# BlueVM - S1-NY Disk Failure



## sundaymouse (Dec 22, 2013)

From their mass email to S1-NY Buffalo clients:



> Hello,
> 
> Unfortunately as many of you are aware we had a hardware failure on S1-NY. If you're receiving this message it means that you had a VPS on S1-NY and that we were unable to salvage the data on your VPS. We've replaced the failed drives and have setup Feathur so that you can login and rebuild your VPS. If you would like we are offering one month of free service for the issue and while it won't replace any data you may have lost we hope that it will give you adequate time to rebuild and setup your services again.
> 
> ...


----------



## WebSearchingPro (Dec 22, 2013)

My condolences. It is in that big raid array in the sky now.


----------



## drmike (Dec 22, 2013)

Only one node went to hell?  

Thank God that one wasn't slabbed.


----------



## SrsX (Dec 22, 2013)

I see someone didn't get the memo on how to properly configure a server and measures to take incase of a hardware failure...


----------



## drmike (Dec 22, 2013)

All we need is HostNun to lead the group prayer.


----------



## wlanboy (Dec 22, 2013)

Hardware failures happen.

The Pony is currently restoring a storage array too - so don't throw stones.


----------



## DomainBop (Dec 22, 2013)

> From their mass email to S1-NY Buffalo clients:


From their customer started thread on LET: S1-NY isn't their only problem...

http://lowendtalk.com/discussion/18514/bluevm-la-down

Complaints of lengthy downtimes on several nodes, slow and bad support, customers saying they're fed up and leaving...and the owner telling a customer to quote "fuck off" on IRC.


----------



## SrsX (Dec 22, 2013)

DomainBop said:


> From their customer started thread on LET: S1-NY isn't their only problem...
> 
> http://lowendtalk.com/discussion/18514/bluevm-la-down
> 
> Complaints of lengthy downtimes on several nodes, slow and bad support, customers saying they're fed up and leaving...and the owner telling a customer to quote "fuck off" on IRC.

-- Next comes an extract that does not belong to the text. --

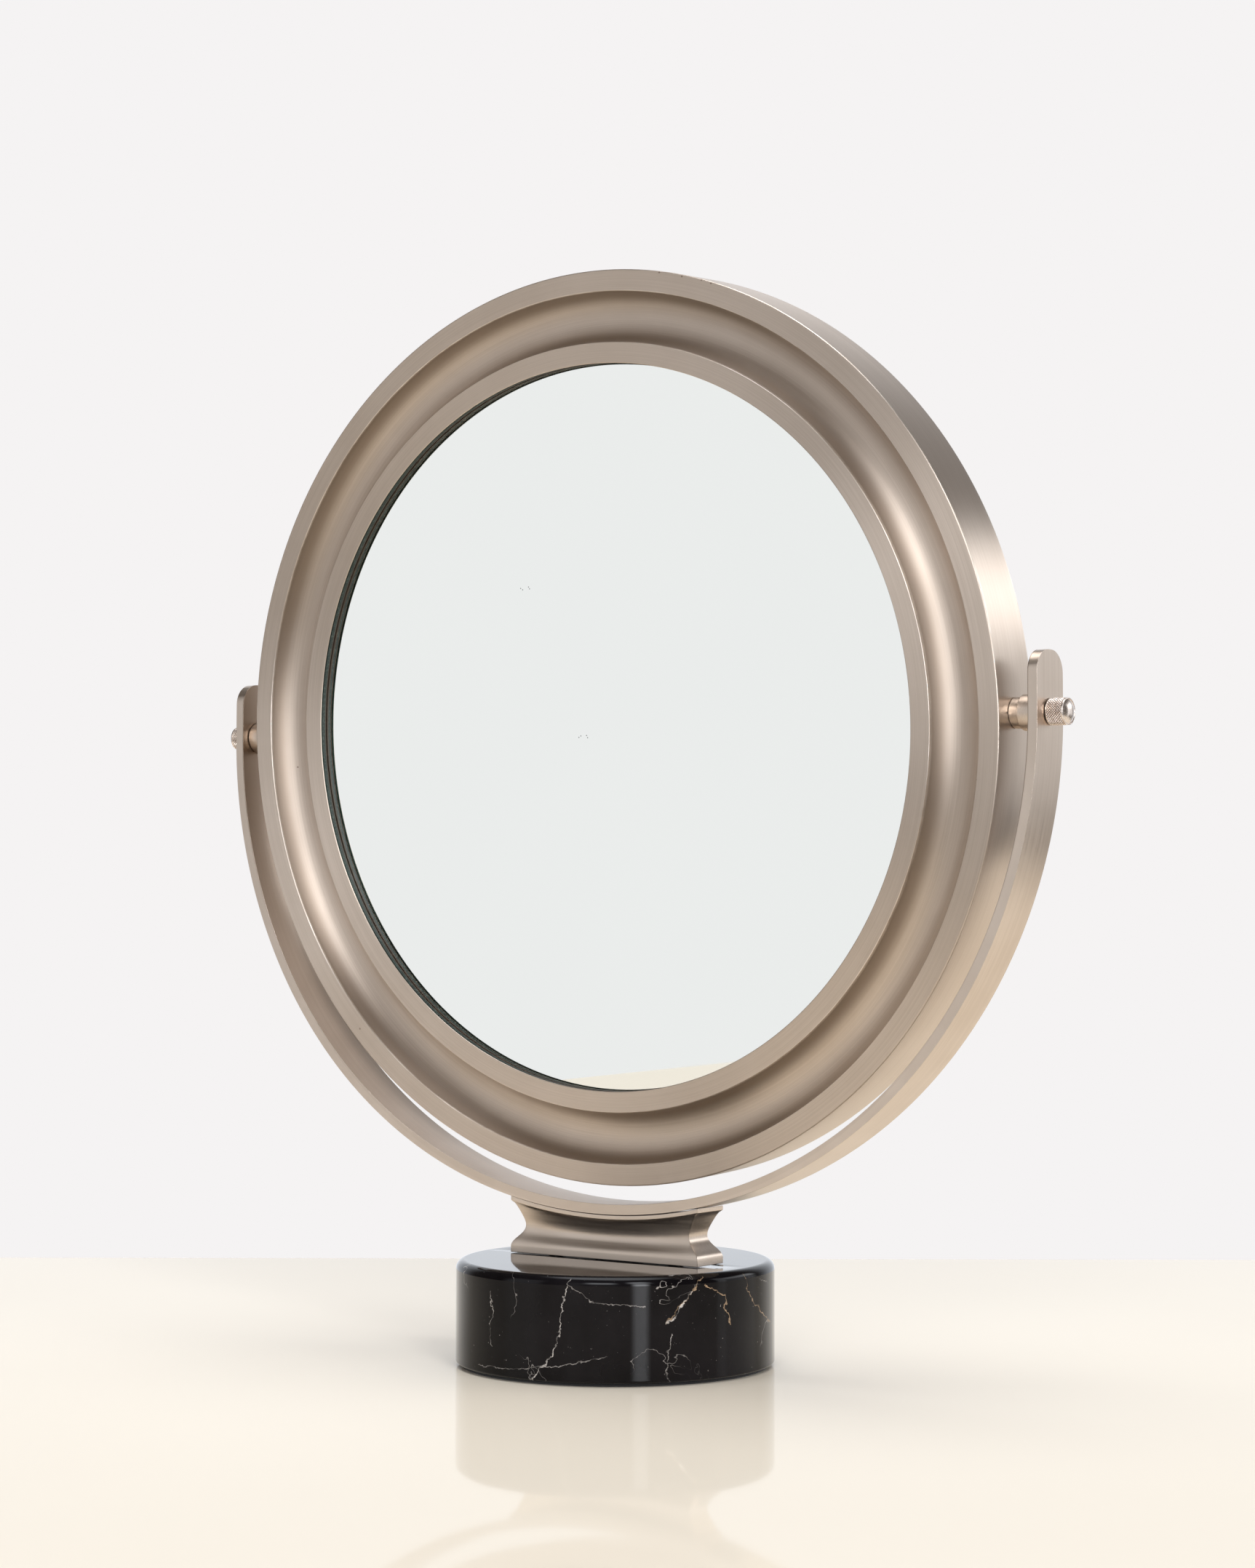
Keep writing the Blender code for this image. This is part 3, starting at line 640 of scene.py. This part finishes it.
def gasket_material():
    """Dark green packing, flecked, brown next to the glass."""
    material, g, shader = new_material("dark_gasket", Metallic=0.0)
    place = g.place()
    fleck = g.noise(place, 900.0, 3.0, 0.6)
    colour = g.mix(g.spread(fleck, 0.45, 0.75), GASKET_GREEN_AND_RIM_SHADE, GASKET_FLECK)
    behind = LIP_BACK - FIT_GAP - 0.7 * GASKET_THICKNESS
    depth = g.math("ABSOLUTE", g.split(place)[2])
    colour = g.mix(g.spread(depth, behind + 0.0002, behind - 0.0002), colour, GASKET_BROWN)
    g.put(shader.inputs["Base Color"], colour)
    g.put(shader.inputs["Roughness"], g.spread(fleck, 0.3, 0.7, 0.45, 0.65))
    g.put(shader.inputs["Normal"], g.bump(fleck, 0.2, 0.0002))
    return material


def felt_material():
    material, g, shader = new_material("foot_felt", Metallic=0.0, Sheen_Weight=0.3)
    fluff = g.noise(g.place(), 1800.0, 4.0, 0.7)
    g.put(shader.inputs["Base Color"], g.mix(fluff, *FELT_TONES))
    g.put(shader.inputs["Roughness"], g.spread(fluff, 0.2, 0.8, 0.85, 1.0))
    g.put(shader.inputs["Normal"], g.bump(fluff, 0.6, 0.0003))
    return material


def steel_material():
    material, g, shader = new_material("plain_steel", Metallic=1.0)
    turned = g.noise(g.vector("MULTIPLY", g.place(), (900.0, 900.0, 300.0)), 1.0, 3.0, 0.6)
    g.put(shader.inputs["Base Color"], g.mix(turned, *STEEL_TONES))
    g.put(shader.inputs["Roughness"], g.spread(turned, 0.3, 0.7, 0.28, 0.42))
    g.put(shader.inputs["Normal"], g.bump(turned, 0.08, 0.0002))
    return material


def board_material():
    material, g, shader = new_material("core_board", Metallic=0.0)
    fibre = g.noise(g.vector("MULTIPLY", g.place(), (1.0, 1.0, 3.0)), 420.0, 4.0, 0.7)
    g.put(shader.inputs["Base Color"], g.mix(fibre, *BOARD_TONES))
    g.put(shader.inputs["Roughness"], g.spread(fibre, 0.3, 0.7, 0.78, 0.92))
    g.put(shader.inputs["Normal"], g.bump(fibre, 0.3, 0.0004))
    return material


def table_material():
    material, g, shader = new_material("cream_table", Metallic=0.0, IOR=1.09)
    cloud = g.noise(g.place(), 5.0, 3.0, 0.5)
    g.put(shader.inputs["Base Color"], g.mix(cloud, *TABLE_TONES))
    g.put(shader.inputs["Roughness"], g.spread(cloud, 0.3, 0.7, 0.04, 0.05))
    return material


# ----------------------------------------------------------------------- head
def cove_circle():
    """Centre and radius of the cove's section, which joins both lips."""
    outer = (COVE_OUTER, BAND_HALF_DEPTH)
    inner = (COVE_INNER, LIP_FRONT)
    chord = (inner[0] - outer[0], inner[1] - outer[1])
    half = hypot(*chord) / 2
    radius = (half**2 + COVE_DEPTH**2) / (2 * COVE_DEPTH)
    rise = radius - COVE_DEPTH
    normal = (-chord[1] / (2 * half), chord[0] / (2 * half))
    middle = ((outer[0] + inner[0]) / 2, (outer[1] + inner[1]) / 2)
    return (middle[0] - normal[0] * rise, middle[1] - normal[1] * rise), radius


def ring_face(under_lip):
    """Section of a ring's face, from under its outer lip inwards along the back
    and out again along the front, with its lips' edges eased."""
    centre, radius = cove_circle()
    back = radius + COVE_WALL
    start = asin((under_lip - centre[1]) / back)
    end = -pi - asin((LIP_BACK - centre[1]) / back)
    behind = arc(centre, back, start, end, 18)
    start = atan2(LIP_FRONT - centre[1], COVE_INNER - centre[0])
    end = atan2(BAND_HALF_DEPTH - centre[1], COVE_OUTER - centre[0])
    before = arc(centre, radius, start, end, 36)
    crisp = 0.0003
    lip = [(OPENING_RADIUS, LIP_BACK, crisp), (OPENING_RADIUS, LIP_FRONT, crisp * 1.5)]
    cove = [(*before[0], crisp)] + before[1:-1] + [(*before[-1], crisp)]
    return behind + lip + cove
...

this I gotta see. IRC time.


----------



## WebSearchingPro (Dec 22, 2013)

SrsX said:


> this I gotta see. IRC time.


Give WebSearchingPro a shout when your in there! #BlueVM irc.obsidianirc.net


----------



## wlanboy (Dec 22, 2013)

Jup L.A. does have troubles (a reason why I never bought a vps in this location) but the rest looks fine:


BlueVM Buffalo

BlueVM Swizz


----------



## wlanboy (Dec 22, 2013)

DomainBop said:


> Complaints of lengthy downtimes on several nodes, slow and bad support, customers saying they're fed up and leaving...and the owner telling a customer to quote "fuck off" on IRC.


If I look to the rant (and the guy was annoying) ... don't condemn if you were not present:

It is all about a 5$ per year hosting account...


----------



## Aldryic C'boas (Dec 22, 2013)

I don't see a "fuck off" anywhere in there.


----------



## WebSearchingPro (Dec 22, 2013)

Aldryic C said:


> I don't see a "fuck off" anywhere in there.


That's not actually the instance, that was just this morning - totally different event.


----------



## DomainBop (Dec 22, 2013)

WebSearchingPro said:


> That's not actually the instance, that was just this morning - totally different event.


Yeah, Johnston already apologized on LET for saying it .

The TL;DR of the threads on LET, IRC, etc is they need to hire more staff..quickly


----------



## drmike (Dec 22, 2013)

DomainBop said:


> Yeah, Johnston already apologized on LET for saying it .
> 
> The TL;DR of the threads on LET, IRC, etc is they need to hire more staff..quickly


So did Mr. Johnston get rid of the help staff or what?

Did he have a related lady answering tickets or was I daydreaming about UGVPS again?


----------



## WebSearchingPro (Dec 22, 2013)

drmike said:


> So did Mr. Johnston get rid of the help staff or what?
> 
> Did he have a related lady answering tickets or was I daydreaming about UGVPS again?


She replied to one of my tickets yesterday, Johnston's wife seems to be helping out


----------



## Magiobiwan (Dec 22, 2013)

I've been on vacation for a few days, and will be back at tickets tomorrow. Holiday seasons are always busy, because us staff want to spend time with family and friends.


----------



## Virtovo (Dec 23, 2013)

Magiobiwan said:


> I've been on vacation for a few days, and will be back at tickets tomorrow. Holiday seasons are always busy, because us staff want to spend time with family and friends.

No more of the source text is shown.